On 28 May the treaty was signed. It was just two days after the proclamation of the independence of Georgia on 26 May 1918, and four days after the fruitless German-mediated peace conference between the Ottoman and Transcaucasian governments was closed in Batumi on 24 May 1918. Encouraged by the German mission led by Friedrich Freiherr Kress von Kressenstein and Friedrich Werner von der Schulenburg, Georgia withdrew from the federation and declared itself a separate republic. In a desperate quest for an ally and facing a renewed Turkish offensive, the Georgian ministers immediately hurried to Poti where a German delegation headed by Count von Lossow were waiting aboard S.S. Minna Horn. A provisional treaty was signed at Poti on 28 May. Georgia was to receive recognition and protection from Imperial Germany. The convention provided among other things for Germany to have free and unrestricted use of Georgia’s railways and all ship available in Georgian ports, for the occupation of strategic points by German expeditionary forces, the free circulation of German currency in Georgia, the establishment of a joint German-Georgian mining corporation, and the exchange of diplomatic and consular representatives. In a secret supplementary letter, von Lossow promised to help in securing Georgia’s international recognition and safeguarding its territorial integrity.

== Aftermath ==
The German-Georgian cooperation, however unequal and short-lived, proved to be highly beneficial for the young Georgian republic and contributed to its survival in the turbulent year of 1918. On 11 May a new peace conference opened at Batumi. At this conference the Ottomans extended their demands to include Tiflis as well as Alexandropol and Echmiadzin through which they wanted to build a railroad to connect Kars and Julfa with Baku. The Armenian and Georgian members of the Republic’s delegation began to stall. Beginning on 21 May, the Ottoman army moved ahead once again. The conflict led to the Battle of Sardarapat (21–29 May), the Battle of Kara Killisse (1918) (24–28 May) and the Battle of Bash Abaran (21–24 May). On 4 June the Democratic Republic of Armenia was forced to sign the Treaty of Batum.

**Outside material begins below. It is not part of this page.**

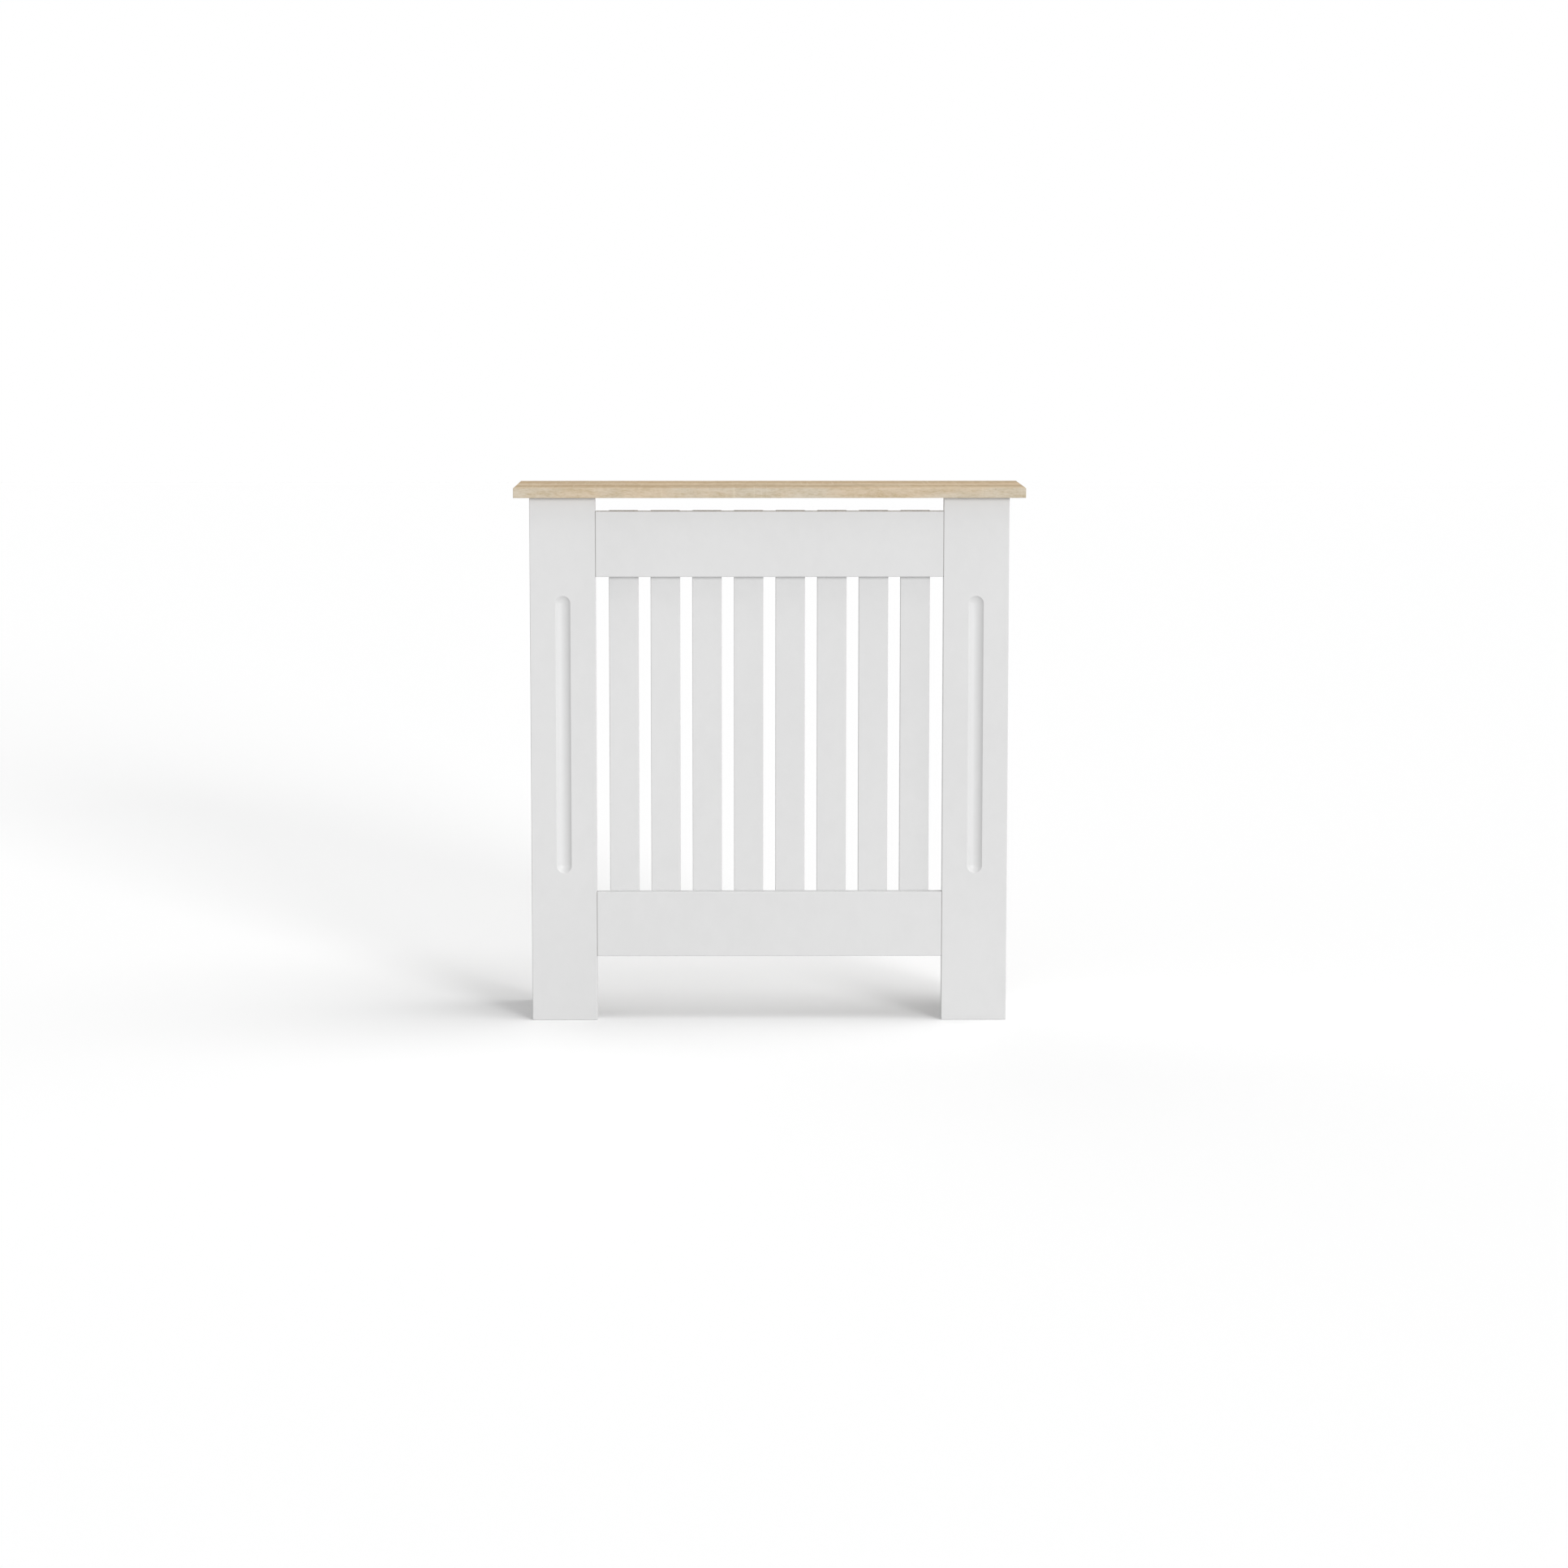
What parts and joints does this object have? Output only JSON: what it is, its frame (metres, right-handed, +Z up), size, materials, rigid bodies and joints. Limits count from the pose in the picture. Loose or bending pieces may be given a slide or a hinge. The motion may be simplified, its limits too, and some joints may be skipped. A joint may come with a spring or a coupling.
{
  "type": "radiator cover cabinet",
  "caption": "Slatted radiator cover cabinet, painted white, with fluted front posts and an oak-effect top, fixed together with cam locks and dowels.",
  "frame": {"origin": "on the floor, at the middle of the cabinet's width and depth", "axes": "+Z up, +Y towards the wall behind the cabinet, -Y towards the room, +X to the right as seen from the room"},
  "size_m": [0.776, 0.19, 0.821],
  "materials": {
    "painted_board": "satin white paint on fibreboard",
    "oak_effect_laminate": "matt oak-effect laminate with a light saw-cut grain",
    "beech_dowel": "plain beech",
    "die_cast_cam": "die-cast zinc, dull",
    "zinc_plated_bolt": "zinc-plated",
    "zinc_plated_screw": "zinc-plated",
    "zinc_plated_bracket": "zinc-plated"
  },
  "bodies": {
    "cabinet": {"bracket_screws": "zinc_plated_screw", "left_post": "painted_board", "left_side_panel": "painted_board", "left_wall_bracket": "zinc_plated_bracket", "lower_rail": "painted_board", "lower_slat_screws": "zinc_plated_screw", "panel_cam_bolts": "zinc_plated_bolt", "panel_dowels": "beech_dowel", "rail_cam_bolts": "zinc_plated_bolt", "rail_dowels": "beech_dowel", "right_post": "painted_board", "right_side_panel": "painted_board", "right_wall_bracket": "zinc_plated_bracket", "slat_1": "painted_board", "slat_2": "painted_board", "slat_3": "painted_board", "slat_4": "painted_board", "slat_5": "painted_board", "slat_6": "painted_board", "slat_7": "painted_board", "slat_8": "painted_board", "top_board": "oak_effect_laminate", "top_cam_bolts": "zinc_plated_bolt", "top_dowels": "beech_dowel", "upper_rail": "painted_board", "upper_slat_screws": "zinc_plated_screw"},
    "left_upper_rail_cam": {"left_upper_rail_cam": "die_cast_cam"},
    "left_lower_rail_cam": {"left_lower_rail_cam": "die_cast_cam"},
    "left_upper_panel_cam": {"left_upper_panel_cam": "die_cast_cam"},
    "left_lower_panel_cam": {"left_lower_panel_cam": "die_cast_cam"},
    "left_front_top_cam": {"left_front_top_cam": "die_cast_cam"},
    "left_rear_top_cam": {"left_rear_top_cam": "die_cast_cam"},
    "right_upper_rail_cam": {"right_upper_rail_cam": "die_cast_cam"},
    "right_lower_rail_cam": {"right_lower_rail_cam": "die_cast_cam"},
    "right_upper_panel_cam": {"right_upper_panel_cam": "die_cast_cam"},
    "right_lower_panel_cam": {"right_lower_panel_cam": "die_cast_cam"},
    "right_front_top_cam": {"right_front_top_cam": "die_cast_cam"},
    "right_rear_top_cam": {"right_rear_top_cam": "die_cast_cam"}
  },
  "joints": [
    {"name": "left_upper_rail_cam_turn", "type": "hinge", "parent": "cabinet", "child": "left_upper_rail_cam", "pos_m": [-0.2885, -0.0725, 0.735], "axis": [0, 1, 0], "range_deg": [0, 180]},
    {"name": "left_lower_rail_cam_turn", "type": "hinge", "parent": "cabinet", "child": "left_lower_rail_cam", "pos_m": [-0.2885, -0.0725, 0.15], "axis": [0, 1, 0], "range_deg": [0, 180]},
    {"name": "left_upper_panel_cam_turn", "type": "hinge", "parent": "cabinet", "child": "left_upper_panel_cam", "pos_m": [-0.357, -0.041, 0.71], "axis": [1, 0, 0], "range_deg": [0, 180]},
    {"name": "left_lower_panel_cam_turn", "type": "hinge", "parent": "cabinet", "child": "left_lower_panel_cam", "pos_m": [-0.357, -0.041, 0.11], "axis": [1, 0, 0], "range_deg": [0, 180]},
    {"name": "left_front_top_cam_turn", "type": "hinge", "parent": "cabinet", "child": "left_front_top_cam", "pos_m": [-0.357, -0.008, 0.782], "axis": [1, 0, 0], "range_deg": [0, 180]},
    {"name": "left_rear_top_cam_turn", "type": "hinge", "parent": "cabinet", "child": "left_rear_top_cam", "pos_m": [-0.357, 0.056, 0.782], "axis": [1, 0, 0], "range_deg": [0, 180]},
    {"name": "right_upper_rail_cam_turn", "type": "hinge", "parent": "cabinet", "child": "right_upper_rail_cam", "pos_m": [0.2885, -0.0725, 0.735], "axis": [0, 1, 0], "range_deg": [0, 180]},
    {"name": "right_lower_rail_cam_turn", "type": "hinge", "parent": "cabinet", "child": "right_lower_rail_cam", "pos_m": [0.2885, -0.0725, 0.15], "axis": [0, 1, 0], "range_deg": [0, 180]},
    {"name": "right_upper_panel_cam_turn", "type": "hinge", "parent": "cabinet", "child": "right_upper_panel_cam", "pos_m": [0.357, -0.041, 0.71], "axis": [-1, 0, 0], "range_deg": [0, 180]},
    {"name": "right_lower_panel_cam_turn", "type": "hinge", "parent": "cabinet", "child": "right_lower_panel_cam", "pos_m": [0.357, -0.041, 0.11], "axis": [-1, 0, 0], "range_deg": [0, 180]},
    {"name": "right_front_top_cam_turn", "type": "hinge", "parent": "cabinet", "child": "right_front_top_cam", "pos_m": [0.357, -0.008, 0.782], "axis": [-1, 0, 0], "range_deg": [0, 180]},
    {"name": "right_rear_top_cam_turn", "type": "hinge", "parent": "cabinet", "child": "right_rear_top_cam", "pos_m": [0.357, 0.056, 0.782], "axis": [-1, 0, 0], "range_deg": [0, 180]}
  ]
}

The German mission left for Constanţa, taking with it a Georgian delegation composed of Chkhenkeli, Zurab Avalishvili, and Niko Nikoladze, who were entrusted by the Government of Georgia with negotiating a final treaty in Berlin. However, Georgia decisively refused to ally itself with the Central Powers in the war and protracted negotiations ensued, only to be rendered abortive by the military defeat of Germany in November 1918.